Özgür Özel’in konuşma metninin tamamını okuyunca yine “idelojik sınır” içinde kaldığını anlıyoruz. Filistin’e destek örneği Deniz Gezmiş’miş. Bir de diğer parti başkanlarını birlikte hareket etmeye çağırıyor.
Özgür Özel’in, Hacıbektaş’taki konuşmasında Alevîlerden, Madımak’tan sonra sözü Filistin’e getiriyor:
“Bugün Filistin’de, Gazze’de İsrail devleti, kendisine karşı yapılan bir terörist saldırıyı bir başlangıç kabul ederek, kendi kaybettiği sivil kayıplara hepimiz ağlarken, bu sefer dönüp Filistin’de 20 bine yakın insanı, bebeği çocuğu katletmiştir, katletmeye devam etmektedir. Bugün 18 bin tane civciv ölse, dünyanın herhangi bir ülkesinde bu bütün dünyada birinci haberdir. Ama günün birinde Bosna Hersek’teki mezalime susanlar, bugün katliamın bir tarafı İsrail olunca Filistin’deki katliama susmaktadırlar. Arafat ile kurduğu ilişki ile Filistin devletiyle kurduğu ilişkiyle Türkiye Cumhuriyeti’nin başbakanı Karaoğlan Bülent Ecevit’in yaklaştığı gibi, Deniz Gezmiş ve arkadaşlarının yaklaştığı gibi Filistin davası, bizim davamızdır.”

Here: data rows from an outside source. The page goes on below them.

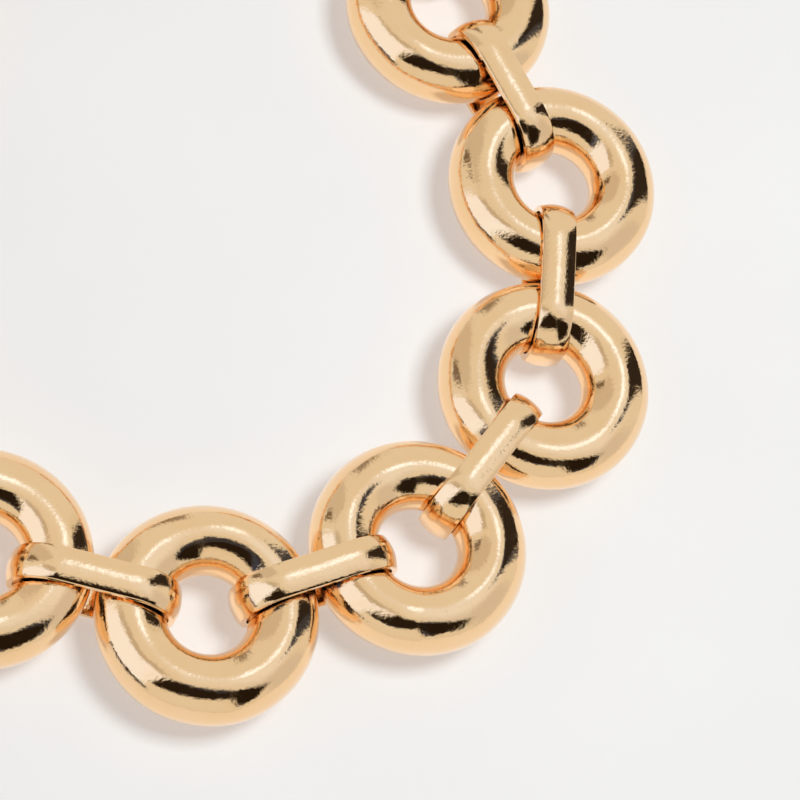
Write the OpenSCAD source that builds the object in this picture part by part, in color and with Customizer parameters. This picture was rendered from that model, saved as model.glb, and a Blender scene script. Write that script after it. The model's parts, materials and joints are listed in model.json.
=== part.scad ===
// Chunky ring necklace: gold-coloured round rings joined by flat strip connectors, with a
// lobster clasp on one end and an extender chain on the other. It lies unfastened and flat.
// The origin is the middle of the front ring, +Z is up and +Y points to the back of the neck.

/* [Rings] */
// Outside diameter of a big ring
ring_od = 28; // [23:0.5:34]
// Thickness of the round tube that a big ring is made of
tube_d = 8.8; // [7:0.1:10.6]
// Gap between two neighbouring big rings
ring_gap = 0.6; // [0.4:0.1:3]
// Diameter of the small vent hole in the outer edge of each ring
vent_d = 0.8; // [0.5:0.1:1.2]
// Depth of that vent hole
vent_depth = 0.6; // [0.4:0.1:1]
// Direction of the vent hole, seen from above
vent_angle = -32; // [-60:1:-20]

/* [Connectors] */
// Width of the strip that a connector is bent from
strip_w = 4.4; // [3.4:0.1:5.4]
// Thickness of the strip along its domed middle
strip_t = 1.2; // [0.9:0.05:1.5]
// Thickness of the strip at its two edges
strip_edge_t = 0.75; // [0.5:0.05:0.85]
// Smallest clearance between a strip's edge and the ring tube inside it
ring_play = 0.18; // [0.1:0.02:0.5]

/* [Jump rings] */
// Wire of the jump ring that hangs on each end connector
jump_wire = 1.4; // [1:0.1:1.7]
// Outside diameter of that jump ring
jump_od = 9.4; // [9:0.1:12]
// Wire of the small rings before the clasp and the end drop
small_wire = 1; // [0.8:0.05:1.2]
// Outside diameter of those small rings
small_od = 5.2; // [4.6:0.1:6]

/* [Chain links] */
// Wire of a small oval link
link_wire = 1; // [0.8:0.05:1.15]
// Outside width of a small oval link
link_w = 4.8; // [4.6:0.1:5.8]
// Outside length of a small oval link
link_len = 6.8; // [5.7:0.1:8.5]
// Clearance between two small links where they hang in each other
link_play = 0.15; // [0.08:0.01:0.25]

/* [Clasp] */
// Thickness of the clasp
clasp_t = 3.8; // [2.9:0.1:4.6]
// Outside radius of the clasp's hook
hook_r = 4.2; // [3.8:0.1:5.4]
// Width of the hook's band
hook_band = 1.7; // [1.4:0.1:2]
// Thickness of the lever
lever_t = 1.2; // [1:0.05:1.4]
// Width of the lever's gate
gate_w = 1.2; // [0.9:0.05:1.4]
// Diameter of the pin that the lever turns on
pin_d = 1.1; // [0.9:0.05:1.3]
// Radial clearance of the lever on its pin
pin_play = 0.05; // [0.03:0.01:0.08]
// Clearance at each side of the lever in its slot
slot_play = 0.2; // [0.12:0.02:0.3]

/* [End drop] */
// Diameter of the ball at the end of the extender
drop_d = 4.4; // [3.6:0.1:5.4]
// Wire of the ball's eye
drop_wire = 0.8; // [0.6:0.05:1]

/* [How it lies] */
// Turn from each connector to the next round the front of the necklace
turn = 32.5; // [26:0.5:36]
// Direction of the connector before the fifth ring, from +X
fifth_heading = 94; // [85:1:110]
// Direction of the end connector and its jump ring, from +X
end_heading = 76; // [60:1:90]
// Turn of each second small link
chain_turn = 9; // [0:1:12]

/* [Hidden] */
$fn = 64;

// Big rings: the tube's radius, the radius of its centre line and the hole
tube_r = tube_d / 2;
ring_r = ring_od / 2 - tube_r;
hole_r = ring_r - tube_r;
pitch = ring_od + ring_gap;

// A strip has straight edges and the hole is round, so the strip's edges need more room
edge_bite = hole_r - sqrt(hole_r * hole_r - strip_w * strip_w / 4);
loop_in = tube_r + edge_bite + ring_play;
loop_out = loop_in + strip_t;
span = pitch - 2 * ring_r;
dome_rise = strip_t - strip_edge_t;
dome_r = (strip_w * strip_w / 4 + dome_rise * dome_rise) / (2 * dome_rise);
floor_z = -loop_out;

// The jump ring holds the end connector's strip and slopes down to the small links
jump_hole = jump_od / 2 - jump_wire;
jump_r = jump_hole + jump_wire / 2;
jump_reach = loop_in - link_play + sqrt(jump_hole * jump_hole - strip_w * strip_w / 4);
chain_z = floor_z + max(link_w, small_od, clasp_t, drop_d) / 2;
jump_slope = asin(-chain_z / (jump_reach + jump_r));
jump_far = (jump_reach + jump_r) * cos(jump_slope);

// Small oval links: the centre line's end radius and its straight
link_hole = link_w / 2 - link_wire;
link_r = link_hole + link_wire / 2;
link_straight = link_len - link_w;
link_pitch = link_hole - link_play - link_wire / 2 + link_r + link_straight;
small_hole = small_od / 2 - small_wire;
small_r = small_hole + small_wire / 2;

// Clasp, along its own length from the middle of its eye
eye_hole = small_wire / 2 + 0.5;
eye_rim = 1.1;
eye_r = eye_hole + eye_rim;
eye_t = 1.6;
base_r = 2.9;
base_at = 4.6;
hook_at = base_at + 1.4 + hook_r;
hook_hole = hook_r - hook_band;
neck_end = base_at - 1.3;
pivot = [base_at + 0.6, 1.2];
hub_r = 1.5;
slot_t = lever_t + 2 * slot_play;
tip_stop = 0.55;
tip_angle = 60;
tip_r = hook_r - tip_stop - slot_play - gate_w / 2;
gate_tip = [hook_at + tip_r * cos(tip_angle), tip_r * sin(tip_angle)];
gate_turn = atan2(gate_tip[1] - pivot[1], gate_tip[0] - pivot[0]);
gate_len = norm(gate_tip - pivot);
mouth_from = 68;
mouth_to = 180;
slot_from = 16;
lug_out = 3.9;
lug_r = 0.8;
lug_room = 0.4;
spring_in = pin_d / 2 + 0.12;
spring_out = spring_in + 0.4;
spring_t = 0.45;
recess_r = spring_out + 0.1;
recess_t = spring_t + 0.05;
drop_eye_r = small_wire / 2 + drop_wire / 2 + 0.6;
drop_at = drop_eye_r + drop_wire / 2 + drop_d / 2 - 0.3;

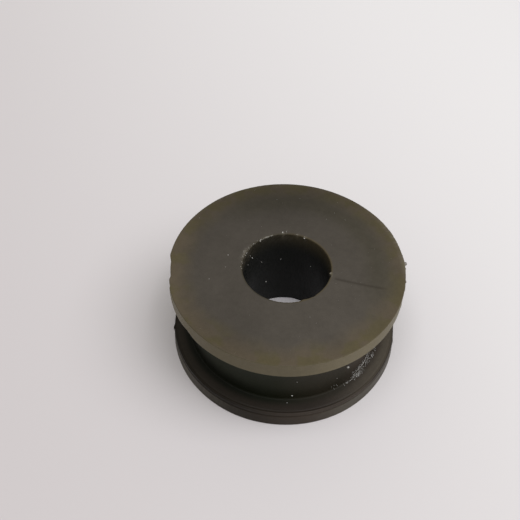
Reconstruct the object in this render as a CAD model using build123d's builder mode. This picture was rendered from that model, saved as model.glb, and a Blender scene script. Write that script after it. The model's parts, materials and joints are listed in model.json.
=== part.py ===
from build123d import *
import math
import os

# A moulded bushing for a gear lever: a short spool with two flanges, a groove
# between them for the edge of a plate, and a straight bore for the lever's pin.
# Origin: centre of the base on the bore's axis. +Z runs up the bore.
# Two side halves of the mould part along Y and meet at +X and -X.

# Overall and fitting sizes, in millimetres
height = 14.3
bore_dia = 12.0
waist_dia = 27.3

# Flanges: how far each one reaches past the waist, and how thick its rim is
top_reach = 2.35
top_rim = 2.4
base_reach = 2.3
base_rim = 2.5

# Draft of the moulding, in degrees
rim_draft = 4.0
groove_draft = 12.0

# Rounded corners in the groove, and fine bevels on the outer edges
groove_corner = 0.25
rim_bevel = 0.12
lip_bevel = 0.12
bore_bevel = 0.15

# The fine V that the mould leaves round the base rim, below the rim's lip
split_drop = 0.62
split_width = 0.3
split_depth = 0.15

# The thin fins of flash that it leaves on the rims, and the flat on the top rim
# where the fin at -X was pared off
flash_width = 0.5
flash_proud = 0.15
flash_root = 0.5
pared_depth = 0.38

# Radii of the section. The base rim is widest at the base and draws in upwards.
bore_r = bore_dia / 2
waist_r = waist_dia / 2
top_r = waist_r + top_reach
base_r = waist_r + base_reach
rim_slope = math.tan(math.radians(rim_draft))
groove_slope = math.tan(math.radians(groove_draft))


def base_rim_r(z):
    """Radius of the base flange's drafted rim at height z."""
    return base_r - z * rim_slope


# Each flange thickens from its lip to the waist at the groove's draft
base_lip_r = base_rim_r(base_rim)
base_root = base_rim + (base_lip_r - waist_r) * groove_slope
top_lip = height - top_rim
top_root = top_lip - top_reach * groove_slope

# Heights of the V in the base rim
split_z = base_rim - split_drop
split_low = split_z - split_width / 2
split_high = split_z + split_width / 2

# Corners of the section that get an edge of their own
base_corner = (base_r, 0)
base_lip_corner = (base_lip_r, base_rim)
waist_corners = [(waist_r, base_root), (waist_r, top_root)]
top_lip_corner = (top_r, top_lip)
top_corner = (top_r, height)
bore_corners = [(bore_r, 0), (bore_r, height)]


def corners(sketch, points):
    """The sketch's corner nearest to each of these points."""
    return [sketch.vertices().sort_by_distance((*point, 0))[0] for point in points]


with BuildPart() as bushing:
    # The whole spool is one turned section
    with BuildSketch(Plane.XZ) as section:
        with BuildLine():
            Polyline(
                bore_corners[0],
                base_corner,
                (base_rim_r(split_low), split_low),
                (base_rim_r(split_z) - split_depth, split_z),
                (base_rim_r(split_high), split_high),
                base_lip_corner,
                *waist_corners,
                top_lip_corner,
                top_corner,
                bore_corners[1],
                close=True,
            )
        make_face()
        fillet(corners(section, waist_corners), groove_corner)
        chamfer(corners(section, bore_corners), bore_bevel)
        chamfer(corners(section, [base_corner, top_corner]), rim_bevel)
        chamfer(corners(section, [base_lip_corner, top_lip_corner]), lip_bevel)
    revolve(axis=Axis.Z)

    # Flash stands on the base rim at both sides, where the mould's halves met
    fin_low = split_high
    fin_high = base_rim - lip_bevel
    with BuildSketch(Plane.XZ) as fins:
        with BuildLine():
            Polyline(
                (base_rim_r(fin_low) - flash_root, fin_low),
                (base_rim_r(fin_low) + flash_proud, fin_low),
                (base_rim_r(fin_high) + flash_proud, fin_high),
                (base_rim_r(fin_high) - flash_root, fin_high),
                close=True,
            )
        make_face()
        mirror(about=Plane.YZ)
        # On the top rim it still stands at +X
        with BuildLine():
            Polyline(
                (top_r - flash_root, top_lip + lip_bevel),
                (top_r + flash_proud, top_lip + lip_bevel),
                (top_r + flash_proud, height - rim_bevel),
                (top_r - flash_root, height - rim_bevel),
                close=True,
            )
        make_face()
    extrude(amount=flash_width / 2, both=True)

    # The knife left a flat on the top rim at -X
    with Locations((pared_depth - top_r, 0, height)):
        Box(
            top_reach,
            top_r,
            3 * top_rim,
            align=(Align.MAX, Align.CENTER, Align.CENTER),
            mode=Mode.SUBTRACT,
        )

bushing.part.label = "bushing"

os.makedirs("parts", exist_ok=True)
export_step(bushing.part, "parts/bushing.step")
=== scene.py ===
# %% [markdown]
# A moulded gear lever bushing, dressed around its packed model.
# The packed model is the fixed frame: its sizes and its place are right, so every piece made here
# takes its measures from it. There is one moulding, with the burrs on its edges and the lint and
# dust that cling to it.

# %% Load the frame
import json
import math

import bpy
from mathutils import Matrix, Vector


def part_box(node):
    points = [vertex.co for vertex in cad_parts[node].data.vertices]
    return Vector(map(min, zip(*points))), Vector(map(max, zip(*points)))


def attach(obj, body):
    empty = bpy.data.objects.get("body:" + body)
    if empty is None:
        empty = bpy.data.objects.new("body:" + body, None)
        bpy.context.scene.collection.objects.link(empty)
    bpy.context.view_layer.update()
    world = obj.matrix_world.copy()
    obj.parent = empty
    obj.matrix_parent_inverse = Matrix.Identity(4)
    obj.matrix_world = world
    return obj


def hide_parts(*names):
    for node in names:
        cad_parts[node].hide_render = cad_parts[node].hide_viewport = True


MM = 0.001
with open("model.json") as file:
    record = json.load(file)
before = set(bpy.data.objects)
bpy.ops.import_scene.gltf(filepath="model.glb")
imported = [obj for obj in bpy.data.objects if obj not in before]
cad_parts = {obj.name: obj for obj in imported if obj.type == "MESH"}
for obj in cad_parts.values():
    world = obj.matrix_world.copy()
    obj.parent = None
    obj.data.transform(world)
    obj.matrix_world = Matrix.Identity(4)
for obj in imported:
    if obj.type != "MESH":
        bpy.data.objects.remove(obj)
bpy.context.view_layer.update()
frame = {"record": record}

# %% [markdown]
# Blender works in metres here, and a part this small is easier to think about in millimetres.
# Two facts come straight from the frame: the node's box gives the height and the top flange, and
# the record's bore mount gives the hole. The flange radius is read along Y, because the flash fins
# stand out along X. The rest of the section is repeated from the part's own sizes.

# %% Sizes of the section, in millimetres and degrees
_, node_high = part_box("bushing")
bore_mount = next(m for m in frame["record"]["mounts"] if m["name"] == "bore")
HEIGHT = node_high.z / MM
TOP_R = round(node_high.y / MM, 1)
BORE_R = bore_mount["dims"]["r_mm"]
TOP_REACH = 2.35
TOP_RIM = 2.4
BASE_REACH = 2.3
BASE_RIM = 2.5
RIM_DRAFT = 4.0
GROOVE_DRAFT = 12.0
SPLIT_DROP = 0.62
SPLIT_HALF = 0.15
SPLIT_DEPTH = 0.15
print("height", round(HEIGHT, 2), "flange radius", TOP_R, "bore radius", BORE_R)

# %% [markdown]
# The camera stands where the phone stood. Its height, its small tilt and its lens were worked out
# from how round the two rims and the bore look, so the ellipses fall where they do in the picture.
# It could be dragged into place by eye, but numbers keep it exact and can be changed one by one.
# A camera's matrix has its right, up and back directions as columns.

# %% A helper that aims the camera
FRAME_SIDE = 520
FOCAL_PIXELS = 860


def look_from(distance, rise, roll, pixel):
    """The matrix of a camera in front of the object that puts the origin on this pixel of the frame."""
    back = Vector((0, -math.cos(rise), math.sin(rise)))
    right = Vector((1, 0, 0))
    down = -right.cross(-back)
    level = Matrix((right, down, -back))
    half = FRAME_SIDE / 2
    ray = Vector(((pixel[0] - half) / FOCAL_PIXELS, (pixel[1] - half) / FOCAL_PIXELS, 1)).normalized()
    turn = Vector((0, 0, 1)).rotation_difference(ray).to_matrix()
    rows = turn @ Matrix.Rotation(roll, 3, "Z") @ level
    axes = Matrix((rows[0], -rows[1], -rows[2])).transposed()
    return Matrix.Translation(back * distance) @ axes.to_4x4()


print("the frame sees", round(2 * math.degrees(math.atan(FRAME_SIDE / 2 / FOCAL_PIXELS)), 1), "degrees")

# %% Camera
CAMERA_DISTANCE = 7.955 * TOP_R * MM
CAMERA_RISE = math.radians(53.89)
CAMERA_ROLL = 0.0524
BASE_CENTRE_PIXEL = (283.5, 329.5)

camera_data = bpy.data.cameras.new("camera")
camera_data.lens = FOCAL_PIXELS / FRAME_SIDE * camera_data.sensor_width
camera_data.clip_start = 0.005
camera_data.clip_end = 20
camera = bpy.data.objects.new("camera", camera_data)
camera.matrix_world = look_from(CAMERA_DISTANCE, CAMERA_RISE, CAMERA_ROLL, BASE_CENTRE_PIXEL)
bpy.context.scene.collection.objects.link(camera)
bpy.context.scene.camera = camera
bpy.context.scene.view_settings.view_transform = "Standard"
print("camera", [round(x / MM, 1) for x in camera.location], "mm, lens", round(camera_data.lens, 1))

# %% [markdown]
# Every finish and every repeated piece below is a node tree. Trees can be wired by hand in the node
# editor, but long sums are hard to read and to change there. This small class makes each sum one
# short call, for shaders and for geometry alike: a value may be a plain number or another socket.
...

Hadi Bülent Ecevit’i anladık. Neticede politikacı ve başbakanlık makamında beş defa oturdu. Deniz Gezmiş de ne oluyor?!
Bu isim söz konusu olunca, “ideolojik saplantı” beliriveriyor.
Zamanında, sol/komünist militanlar, Siyonistlere karşı savaşan Filistin Demokratik Halk Kurtuluş Cephesi ve El-Fetih kamplarına katıldılar. Bu militanlardan bir olan Faik Bulut’un ifadesiyle “Devrimci sol militanlar devrim pratiğini öğrenmek için gizlice Suriye’deki Filistin kamplarına gittiler. Türkiye’ye geri dönüp şehir ve kır gerillalığına soyundular.”
İsrail’in saldırısında Türkiye’den giden çok insan öldüğü gibi, yakalanıp hapse atılanlar da oldu. (Faik Bulut da hapsedilenlerden biriydi.)
Sol/komünist örgüt mensuplarının bu kamplara gidişleri, Filistin davasına destekten ziyade, kendilerini Türkiye’de silahlı hareket başlatmak için yetiştirmekti.
“CHP Genel Başkanı” sıfatını taşıyan Zat-ı Muhterem ideolojik saplantılardan kurtulmalı; önce bu partinin kurucusu M. Kemal Atatürk’ü anlayabilmek için temrin yapmalı, sonra bütün Türkiye’ye ve hatta, Bülent Ecevit gibi, bütün Türk dünyasına seslenebilmelidir.